Mutter Mutter

An offering of light

There is a stain glass window which now means much to me. I look at it every morning and evening when I say my prayers. The window tells the story of the visit of some chaps who have been to Cash-converters and snapped up gold, frankincense and myrrh. To be sure their gifts are a little unusual to bring to the baby shower that no-one wants to miss.

At the beginning of the day I wonder what I might try and offer to the people. Do I offer things divine, (frankincense), outstanding triumphant things (Gold) or do I sometimes walk into the midst of sadness (myrrh).

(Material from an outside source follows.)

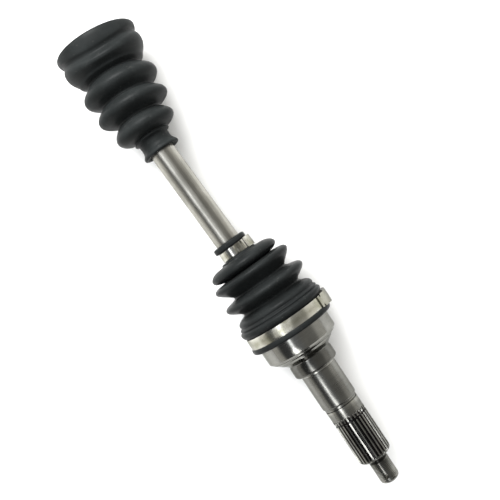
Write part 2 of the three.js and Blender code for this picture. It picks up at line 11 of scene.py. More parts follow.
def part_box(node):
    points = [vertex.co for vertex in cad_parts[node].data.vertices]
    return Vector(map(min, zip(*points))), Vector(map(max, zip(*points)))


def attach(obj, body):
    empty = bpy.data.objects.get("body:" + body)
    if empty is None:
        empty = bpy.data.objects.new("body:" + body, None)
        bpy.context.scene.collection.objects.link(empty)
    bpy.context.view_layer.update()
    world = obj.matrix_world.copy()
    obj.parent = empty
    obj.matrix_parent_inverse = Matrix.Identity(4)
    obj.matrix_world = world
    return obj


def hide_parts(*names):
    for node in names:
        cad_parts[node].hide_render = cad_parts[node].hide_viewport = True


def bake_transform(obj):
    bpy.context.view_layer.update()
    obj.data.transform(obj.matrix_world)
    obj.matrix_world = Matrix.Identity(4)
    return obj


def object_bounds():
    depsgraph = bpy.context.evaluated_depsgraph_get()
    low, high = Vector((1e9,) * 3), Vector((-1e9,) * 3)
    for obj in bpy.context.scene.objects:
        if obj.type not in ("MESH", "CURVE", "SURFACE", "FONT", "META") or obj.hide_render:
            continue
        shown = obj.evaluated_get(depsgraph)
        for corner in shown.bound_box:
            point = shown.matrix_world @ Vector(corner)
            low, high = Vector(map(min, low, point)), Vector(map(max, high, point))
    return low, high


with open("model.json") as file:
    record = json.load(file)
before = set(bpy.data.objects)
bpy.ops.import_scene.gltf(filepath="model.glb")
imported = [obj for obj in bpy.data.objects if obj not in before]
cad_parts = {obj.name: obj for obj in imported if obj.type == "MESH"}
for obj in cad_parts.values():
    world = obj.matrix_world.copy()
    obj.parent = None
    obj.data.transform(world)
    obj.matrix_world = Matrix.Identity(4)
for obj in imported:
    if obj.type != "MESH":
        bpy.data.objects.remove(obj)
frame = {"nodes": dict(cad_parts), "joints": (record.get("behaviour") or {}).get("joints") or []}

At the end of the day I try to reflect on what the day has offered to me. Sometimes gold, sometimes frankincense, sometimes myrrh.

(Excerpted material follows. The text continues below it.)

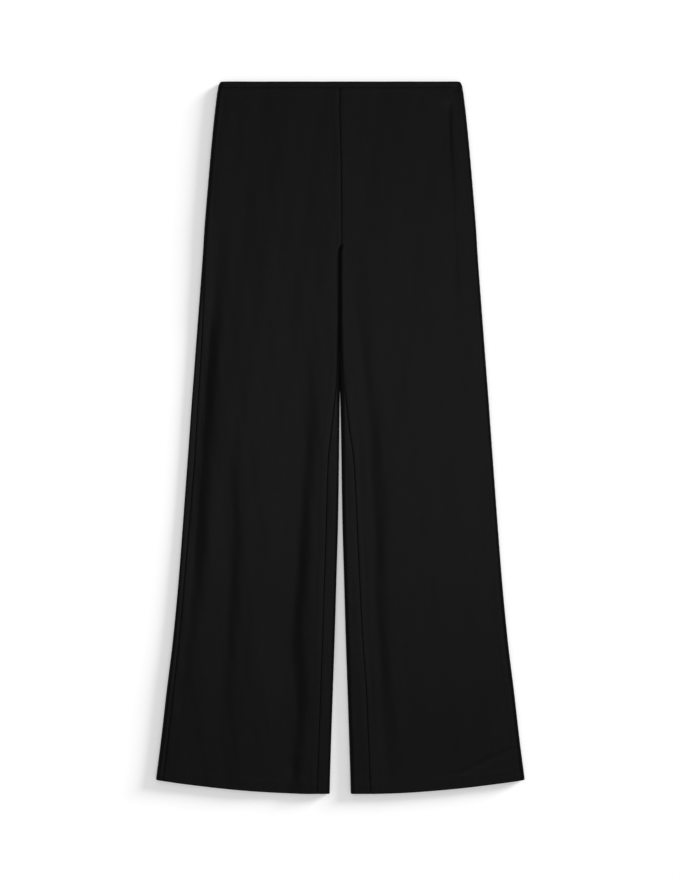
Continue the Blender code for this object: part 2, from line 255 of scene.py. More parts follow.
def half_sections(leg, below):
    """Outer surface of one half at each level: points (levels, steps, 2), run, run at the fold.

    From the centre over the top to the side fold, and back along the surface. At each fold the
    top layer turns down, and the layer below turns up, by a quarter ellipse.
    """
    below = below[:, None]
    side, inner, inner_top = (level(name, below) for name in ("side", "inner", "inner_top"))
    turn = np.sin(np.linspace(0, np.pi / 2, TURN_STEPS))
    side_top = SIDE_FOLD_ROUND * (loft(leg, below, side) - SIDE_FOLD_HEIGHT)
    out_turn = side - side_top * (1 - turn)
    in_turn = inner + inner_top * (1 - turn[::-1])
    part = np.linspace(0, 1, TOP_STEPS)[1:-1]
    plain = in_turn[:, -1:] + (out_turn[:, :1] - in_turn[:, -1:]) * part
    across = np.concatenate([in_turn, plain, out_turn], axis=1)
    closed_top = ease((below - RISE) / FORK_RUN)
    closed_foot = ease((below - RISE + FORK_RUN) / FORK_RUN)
    height = loft(leg, below, across)
    places = [row.below * MM for row in INNER_ROUNDS]
    power = smooth(below, places, [row.power for row in INNER_ROUNDS])
    inner_rounding = rounding(across - inner, inner_top, power)
    inner_drop = closed_top * (height - INNER_FOLD_HEIGHT) * (1 - inner_rounding)
    side_drop = (height - SIDE_FOLD_HEIGHT) * (1 - rounding(side - across, side_top))
    top = np.stack([across, height - inner_drop - side_drop], axis=2)

    foot_out = side - SIDE_FOLD_FOOT * (1 - turn[::-1])
    foot_in = inner + INNER_FOLD_FOOT * (1 - turn)
    part = np.linspace(0, 1, UNDER_STEPS)[1:-1]
    plain = foot_out[:, -1:] + (foot_in[:, :1] - foot_out[:, -1:]) * part
    back = np.concatenate([foot_out, plain, foot_in], axis=1)
    rise = SIDE_FOLD_HEIGHT * (1 - rounding(side - back, SIDE_FOLD_FOOT))
    rise = rise + closed_foot * INNER_FOLD_HEIGHT * (1 - rounding(back - inner, INNER_FOLD_FOOT))
    rise = rise + troughs(leg, "floor", below, back)
    foot = np.stack([back, rise], axis=2)

    points = np.concatenate([top, foot[:, 1:]], axis=1)
    steps = np.linalg.norm(np.diff(points, axis=1), axis=2)
    run = np.concatenate([np.zeros((len(steps), 1)), np.cumsum(steps, axis=1)], axis=1)
    return points, run, top.shape[1] - 1


# One half's section at a list of levels. Runs are distances along the section from the centre.
#   points: (levels, steps, 2)     run: (levels, steps)     below: the levels
#   inseam, side, fold, end: runs at the seams, at the side fold's outermost line and at the end
Half = namedtuple("Half", "leg below points run inseam side fold end")


def half(leg, below):
    """The half section at each level, with the runs of its seams."""
    points, run, fold = half_sections(leg, below)
    inseam_name, side_name = ("inseam_r", "side_r") if leg < 0 else ("inseam_l", "side_l")
    inseam_across = level("inner", below) + level(inseam_name, below)
    side_across = level("side", below) - level(side_name, below)
    top = zip(inseam_across, side_across, points[:, : fold + 1, 0], run[:, : fold + 1])
    found = np.array([np.interp(seams, across, runs) for *seams, across, runs in top])
    return Half(leg, below, points, run, found[:, 0], found[:, 1], run[:, fold], run[:, -1])


LOOK = 0.3 * MM  # a section's direction is read this far each way along it


def read(whole, at):
    """Points and inward directions of a half at these runs, an array (levels, columns).

    Runs may lie past the section's end. Below the crotch the section closes on itself, so its end
    goes on into its start. Above it, the end goes straight on.
    """
    last, length = whole.points[:, -1:], whole.run[:, -1:]
    ahead = last - whole.points[:, -2:-1]
    straight = last + whole.run[:, 1:, None] * ahead / np.linalg.norm(ahead, axis=2, keepdims=True)
    is_closed = (whole.below >= RISE + FORK_RUN)[:, None, None]
    onward = np.where(is_closed, whole.points[:, 1:], straight)
    points = np.concatenate([whole.points, onward], axis=1)
    run = np.concatenate([whole.run, length + whole.run[:, 1:]], axis=1)
    rows = list(zip(at, run, points))

    def interpolate(step):
        return np.array([[np.interp(a + step, r, p[:, i]) for i in (0, 1)] for a, r, p in rows])

    here, beyond, before = (np.moveaxis(interpolate(step), 1, 2) for step in (0, LOOK, -LOOK))
    along = beyond - before
    along /= np.linalg.norm(along, axis=2, keepdims=True)
    return here, np.stack([along[..., 1], -along[..., 0]], axis=2)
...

The plan is to integrate all three into a wholesome little priesty. All three are necessary and pretty much daily fare. At this time of year, early in the morning, the window is just a solemn black sheet of glass. I know what’s there, it’s just that it has no light to illuminate the colours and the picture. I was turning this over  in my mind and I realised that there are some days that are like this black pane of glass. I know what’s there. I know the colours and the patterns and the gifts, but the beauty is hidden from me and the going is a little more sluggish. Does this mean that the beauty is no longer there, that the gifts have somehow mysteriously vanished? Not so. Everything is still there, still authentic and just as potent as it has ever been. It’s just that things are obscured for this little while. Perhaps in these ‘concealed times’ it is our turn to make some light.